[The problem]
Each line below should be reproduced without any alteration.

[Data lines]

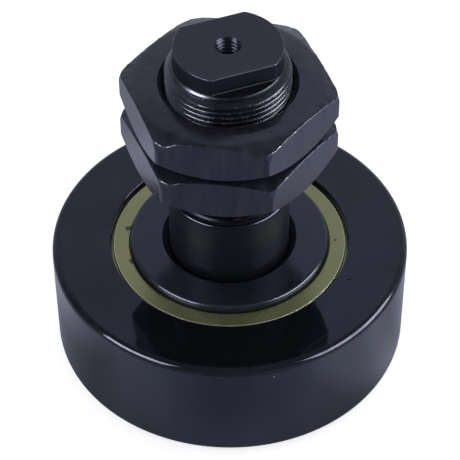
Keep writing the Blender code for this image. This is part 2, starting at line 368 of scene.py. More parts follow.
def satin_black(name, rough_low, rough_high, turning, base=(0.0065, 0.0068, 0.009), level=0.36):
    """Black oxide on turned steel: turning marks round the axis, and wear where the mesh is tagged as an edge; the
    higher tags along the dog's flats make painted highlight lines.
    """
    n = Nodes(name)
    r, z = n.polar()
    broad, fine = n.noise(55.0, 3.0), n.noise(900.0, 4.0, 0.6)
    along = n.noise(1.0, 2.0, 0.6, where=n.point(n.math("MULTIPLY", r, 5200.0), 0.0, n.math("MULTIPLY", z, 5200.0)))
    colour = n.mix(n.span(broad, 0.35, 0.65), base, tuple(1.7 * c for c in base))
    colour = n.mix(n.span(fine, 0.55, 0.8, 0.0, 0.35), colour, tuple(0.5 * c for c in base))
    edge = n.attribute("edge")
    nicks = n.span(n.noise(520.0, 4.0, 0.7), 0.50, 0.66, smooth=True)
    always = n.span(edge, 1.0, 2.0)
    worn = n.math("MULTIPLY", n.math("MINIMUM", edge, 1.0), n.math("MAXIMUM", always, n.math("MULTIPLY", nicks, 0.5)))
    # partly wear, partly painted highlight: this grey is wear on tagged edges, and a painted highlight line where the
    # stud's flats carry tags above 1
    colour = n.mix(n.math("MULTIPLY", worn, 0.9), colour, (0.20, 0.20, 0.205))
    in_hole = n.span(r, 0.0030, 0.0034, 1.0, 0.0)
    split = n.tree.nodes.new("ShaderNodeSeparateXYZ")
    n.put(split.inputs[0], n.place)
    x = split.outputs[0]
    on_shank = n.math("MULTIPLY", n.span(r, 0.0146, 0.0149), n.span(z, 0.0493, 0.0490))
    on_shank = n.math("MULTIPLY", on_shank, n.span(r, 0.0156, 0.0153))
    on_neck = n.math("MULTIPLY", n.span(r, 0.01485, 0.0148), n.math("MULTIPLY", n.span(z, 0.0510, 0.0507), n.span(z, 0.0495, 0.0496)))
    on_thread = n.math("MULTIPLY", n.span(r, 0.0131, 0.0133), n.span(z, 0.0508, 0.0511))
    on_end = n.math("MULTIPLY", n.span(r, 0.0095, 0.0098), n.math("MULTIPLY", n.span(z, 0.08985, 0.08992), n.span(z, 0.0943, 0.0941)))
    on_cone = n.math("MULTIPLY", n.span(z, 0.0886, 0.0889), n.math("MULTIPLY", n.span(z, 0.0901, 0.0900), n.span(r, 0.0131, 0.0133)))
    glossy = n.math("MULTIPLY", n.span(x, -0.0104, -0.0088, smooth=True), n.span(x, -0.0044, -0.0060, smooth=True))
    on_cone = n.math("MULTIPLY", on_cone, n.math("SUBTRACT", 1.0, glossy))
    rough = n.math("ADD", n.span(broad, 0.3, 0.7, rough_low, rough_high), n.span(fine, 0.35, 0.75, -0.03, 0.05))
    rough = n.math("ADD", rough, n.math("MULTIPLY", in_hole, 0.10))
    blunt = n.math("MAXIMUM", on_end, n.math("MAXIMUM", on_shank, n.math("MAXIMUM", on_neck, on_cone)))
    rough = n.math("ADD", rough, n.math("MULTIPLY", blunt, 0.17))
    rough = n.math("ADD", rough, n.math("MULTIPLY", on_neck, 0.10))
    rough = n.math("SUBTRACT", rough, n.math("MULTIPLY", on_thread, 0.04))
    dull = n.math("MAXIMUM", n.math("MULTIPLY", in_hole, 0.35), n.math("MULTIPLY", n.math("MAXIMUM", on_neck, on_cone), 0.55))
    dull = n.math("MAXIMUM", dull, n.math("MULTIPLY", on_end, 0.70))
    dull = n.math("MAXIMUM", dull, n.math("MULTIPLY", on_shank, 0.2))
    low_thread = n.math("MULTIPLY", n.span(z, 0.0540, 0.0530), n.math("MULTIPLY", n.span(z, 0.0498, 0.0500), n.span(r, 0.0156, 0.0153)))
    dull = n.math("MAXIMUM", dull, n.math("MULTIPLY", n.math("MAXIMUM", on_neck, low_thread), 0.78))
    rough = n.math("ADD", rough, n.math("MULTIPLY", low_thread, 0.08))
    plate_rim = n.math("MULTIPLY", n.span(r, 0.0240, 0.0242), n.span(z, 0.0310, 0.0312))
    rough = n.math("ADD", rough, n.math("MULTIPLY", plate_rim, 0.06))
    lively = n.math("ADD", n.span(x, -0.0025, -0.0065, -0.20, 1.3), n.span(x, 0.0055, 0.0095, 0.0, 0.65))
    lively = n.math("ADD", 1.0, n.math("MULTIPLY", on_thread, lively))
    # painted shade: the inside of the grease hole is darkened in colour
    colour = n.mix(in_hole, colour, (0.003, 0.003, 0.0035))
    colour = n.mix(on_shank, colour, (0.012, 0.0128, 0.0155))
    burr = n.noise(700.0, 5.0, 0.8, distort=1.5)
    normal = n.bump(along, 0.000006, turning)
    normal = n.bump(fine, 0.000006, 0.6, normal)
    normal = n.bump(n.math("MULTIPLY", burr, on_thread), 0.00004, 1.0, normal)
    return n.set(
        Base_Color=colour,
        Roughness=rough,
        Specular_IOR_Level=n.math("MULTIPLY", n.math("MULTIPLY", n.math("SUBTRACT", 1.0, dull), lively), level),
        Specular_Tint=n.mix(on_thread, BLUE, (0.83, 0.89, 1.17)),
        Normal=normal,
    )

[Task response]
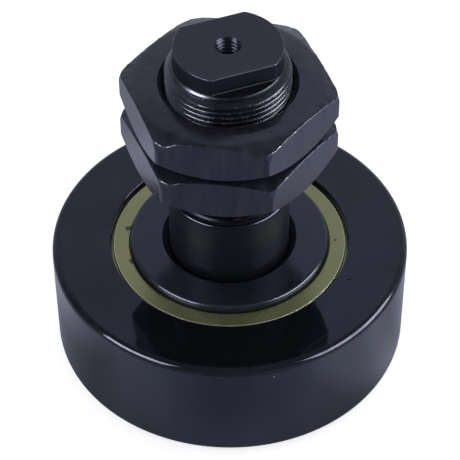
Keep writing the Blender code for this image. This is part 2, starting at line 368 of scene.py. More parts follow.
def satin_black(name, rough_low, rough_high, turning, base=(0.0065, 0.0068, 0.009), level=0.36):
    """Black oxide on turned steel: turning marks round the axis, and wear where the mesh is tagged as an edge; the
    higher tags along the dog's flats make painted highlight lines.
    """
    n = Nodes(name)
    r, z = n.polar()
    broad, fine = n.noise(55.0, 3.0), n.noise(900.0, 4.0, 0.6)
    along = n.noise(1.0, 2.0, 0.6, where=n.point(n.math("MULTIPLY", r, 5200.0), 0.0, n.math("MULTIPLY", z, 5200.0)))
    colour = n.mix(n.span(broad, 0.35, 0.65), base, tuple(1.7 * c for c in base))
    colour = n.mix(n.span(fine, 0.55, 0.8, 0.0, 0.35), colour, tuple(0.5 * c for c in base))
    edge = n.attribute("edge")
    nicks = n.span(n.noise(520.0, 4.0, 0.7), 0.50, 0.66, smooth=True)
    always = n.span(edge, 1.0, 2.0)
    worn = n.math("MULTIPLY", n.math("MINIMUM", edge, 1.0), n.math("MAXIMUM", always, n.math("MULTIPLY", nicks, 0.5)))
    # partly wear, partly painted highlight: this grey is wear on tagged edges, and a painted highlight line where the
    # stud's flats carry tags above 1
    colour = n.mix(n.math("MULTIPLY", worn, 0.9), colour, (0.20, 0.20, 0.205))
    in_hole = n.span(r, 0.0030, 0.0034, 1.0, 0.0)
    split = n.tree.nodes.new("ShaderNodeSeparateXYZ")
    n.put(split.inputs[0], n.place)
    x = split.outputs[0]
    on_shank = n.math("MULTIPLY", n.span(r, 0.0146, 0.0149), n.span(z, 0.0493, 0.0490))
    on_shank = n.math("MULTIPLY", on_shank, n.span(r, 0.0156, 0.0153))
    on_neck = n.math("MULTIPLY", n.span(r, 0.01485, 0.0148), n.math("MULTIPLY", n.span(z, 0.0510, 0.0507), n.span(z, 0.0495, 0.0496)))
    on_thread = n.math("MULTIPLY", n.span(r, 0.0131, 0.0133), n.span(z, 0.0508, 0.0511))
    on_end = n.math("MULTIPLY", n.span(r, 0.0095, 0.0098), n.math("MULTIPLY", n.span(z, 0.08985, 0.08992), n.span(z, 0.0943, 0.0941)))
    on_cone = n.math("MULTIPLY", n.span(z, 0.0886, 0.0889), n.math("MULTIPLY", n.span(z, 0.0901, 0.0900), n.span(r, 0.0131, 0.0133)))
    glossy = n.math("MULTIPLY", n.span(x, -0.0104, -0.0088, smooth=True), n.span(x, -0.0044, -0.0060, smooth=True))
    on_cone = n.math("MULTIPLY", on_cone, n.math("SUBTRACT", 1.0, glossy))
    rough = n.math("ADD", n.span(broad, 0.3, 0.7, rough_low, rough_high), n.span(fine, 0.35, 0.75, -0.03, 0.05))
    rough = n.math("ADD", rough, n.math("MULTIPLY", in_hole, 0.10))
    blunt = n.math("MAXIMUM", on_end, n.math("MAXIMUM", on_shank, n.math("MAXIMUM", on_neck, on_cone)))
    rough = n.math("ADD", rough, n.math("MULTIPLY", blunt, 0.17))
    rough = n.math("ADD", rough, n.math("MULTIPLY", on_neck, 0.10))
    rough = n.math("SUBTRACT", rough, n.math("MULTIPLY", on_thread, 0.04))
    dull = n.math("MAXIMUM", n.math("MULTIPLY", in_hole, 0.35), n.math("MULTIPLY", n.math("MAXIMUM", on_neck, on_cone), 0.55))
    dull = n.math("MAXIMUM", dull, n.math("MULTIPLY", on_end, 0.70))
    dull = n.math("MAXIMUM", dull, n.math("MULTIPLY", on_shank, 0.2))
    low_thread = n.math("MULTIPLY", n.span(z, 0.0540, 0.0530), n.math("MULTIPLY", n.span(z, 0.0498, 0.0500), n.span(r, 0.0156, 0.0153)))
    dull = n.math("MAXIMUM", dull, n.math("MULTIPLY", n.math("MAXIMUM", on_neck, low_thread), 0.78))
    rough = n.math("ADD", rough, n.math("MULTIPLY", low_thread, 0.08))
    plate_rim = n.math("MULTIPLY", n.span(r, 0.0240, 0.0242), n.span(z, 0.0310, 0.0312))
    rough = n.math("ADD", rough, n.math("MULTIPLY", plate_rim, 0.06))
    lively = n.math("ADD", n.span(x, -0.0025, -0.0065, -0.20, 1.3), n.span(x, 0.0055, 0.0095, 0.0, 0.65))
    lively = n.math("ADD", 1.0, n.math("MULTIPLY", on_thread, lively))
    # painted shade: the inside of the grease hole is darkened in colour
    colour = n.mix(in_hole, colour, (0.003, 0.003, 0.0035))
    colour = n.mix(on_shank, colour, (0.012, 0.0128, 0.0155))
    burr = n.noise(700.0, 5.0, 0.8, distort=1.5)
    normal = n.bump(along, 0.000006, turning)
    normal = n.bump(fine, 0.000006, 0.6, normal)
    normal = n.bump(n.math("MULTIPLY", burr, on_thread), 0.00004, 1.0, normal)
    return n.set(
        Base_Color=colour,
        Roughness=rough,
        Specular_IOR_Level=n.math("MULTIPLY", n.math("MULTIPLY", n.math("SUBTRACT", 1.0, dull), lively), level),
        Specular_Tint=n.mix(on_thread, BLUE, (0.83, 0.89, 1.17)),
        Normal=normal,
    )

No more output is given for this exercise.